One of the lead researchers working to develop fusion biopsy technology was Rastinehad, who joined Mount Sinai in 2015 and was an early proponent of using the fusion imaging platform for "focal therapy," minimally invasive treatment that could target tumors without the risks of incontinence and impotency that were associated with whole-gland treatments like surgical removal of the prostate or radiation.
For Halas and West, the newly published study is another, important step in a 20-year journey. West said the results show what is possible when physicians and engineers work together to solve problems.

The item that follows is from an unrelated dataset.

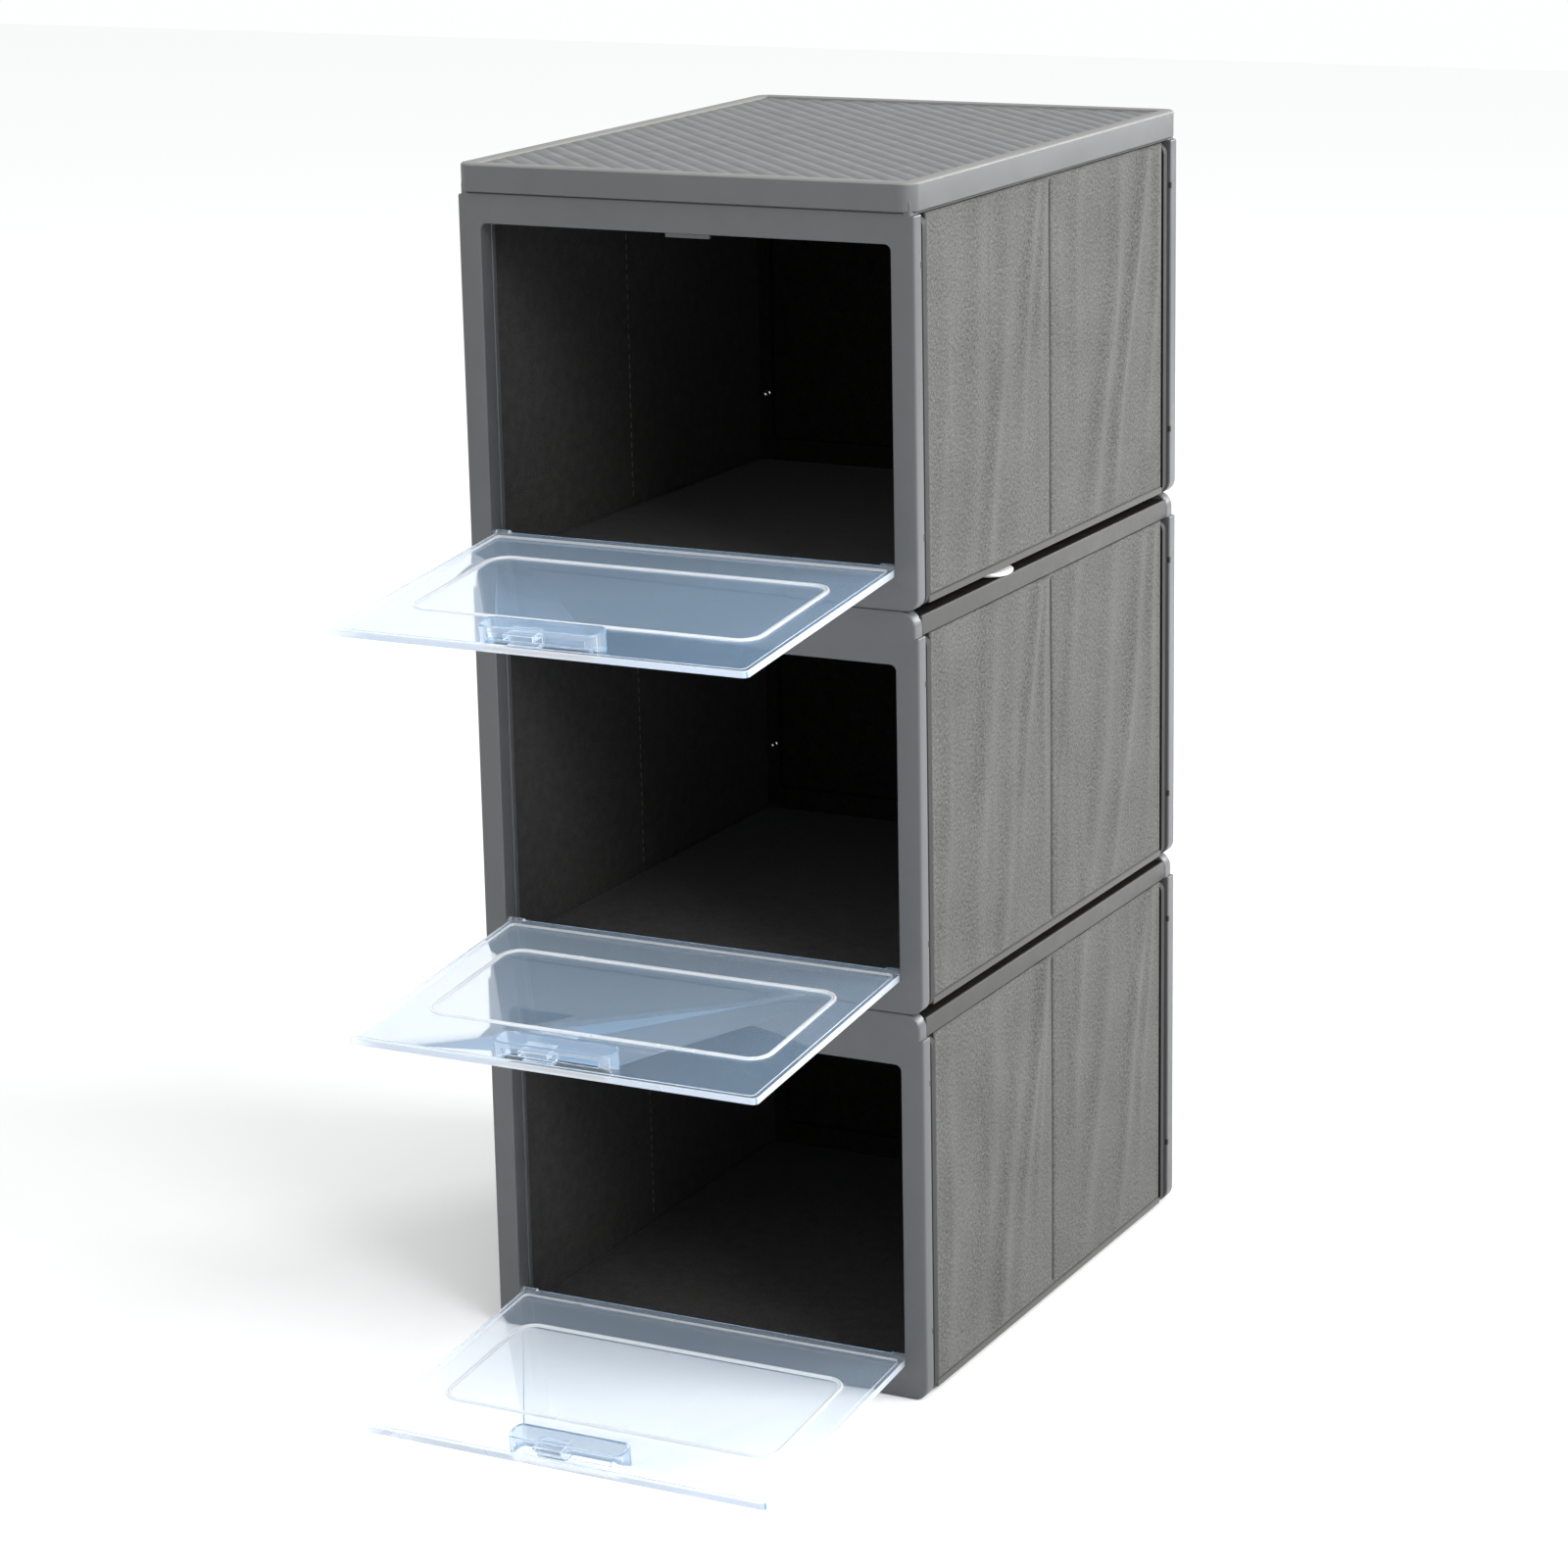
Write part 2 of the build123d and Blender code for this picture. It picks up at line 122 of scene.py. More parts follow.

"This work demonstrates the power of collaboration across engineering and medicine," she said. "It shows how collaboration can enable the translation of exciting new technologies into clinical medicine to improve the lives of patients."
Halas is the Stanley C. Moore Professor of Electrical and Computer Engineering in Rice's Brown School of Engineering, director of Rice's Smalley-Curl Institute and a professor of chemistry, bioengineering, physics and astronomy, and materials science and nanoengineering. West is the Fitzpatrick Family University Professor of Engineering and associate dean for doctoral education in Duke's Pratt School of Engineering.
Additional study co-authors include Harry Anastos, Ethan Wajswol, Jared Winoker, John Sfakianos, Sai Doppalapudi, Michael Carrick, Cynthia Knauer, Bachir Taouli, Sara Lewis and Ashutosh Tewari, all of Mount Sinai; Jon Schwartz of Nanospectra Biosciences; Steven Canfield of the University of Texas Health Science Center at Houston; and Arvin George of the University of Michigan Health System.
The clinical trial is sponsored by Nanospectra Biosciences. Halas and West, the company's co-founders, maintain a small equity stake in the company but are not involved with Nanospectra Biosciences' business or strategic decisions. Rastinehad, the national principal investigator for the multi-institutional trial of AuroLase Therapy, is also a consultant for Nanospectra Biosciences.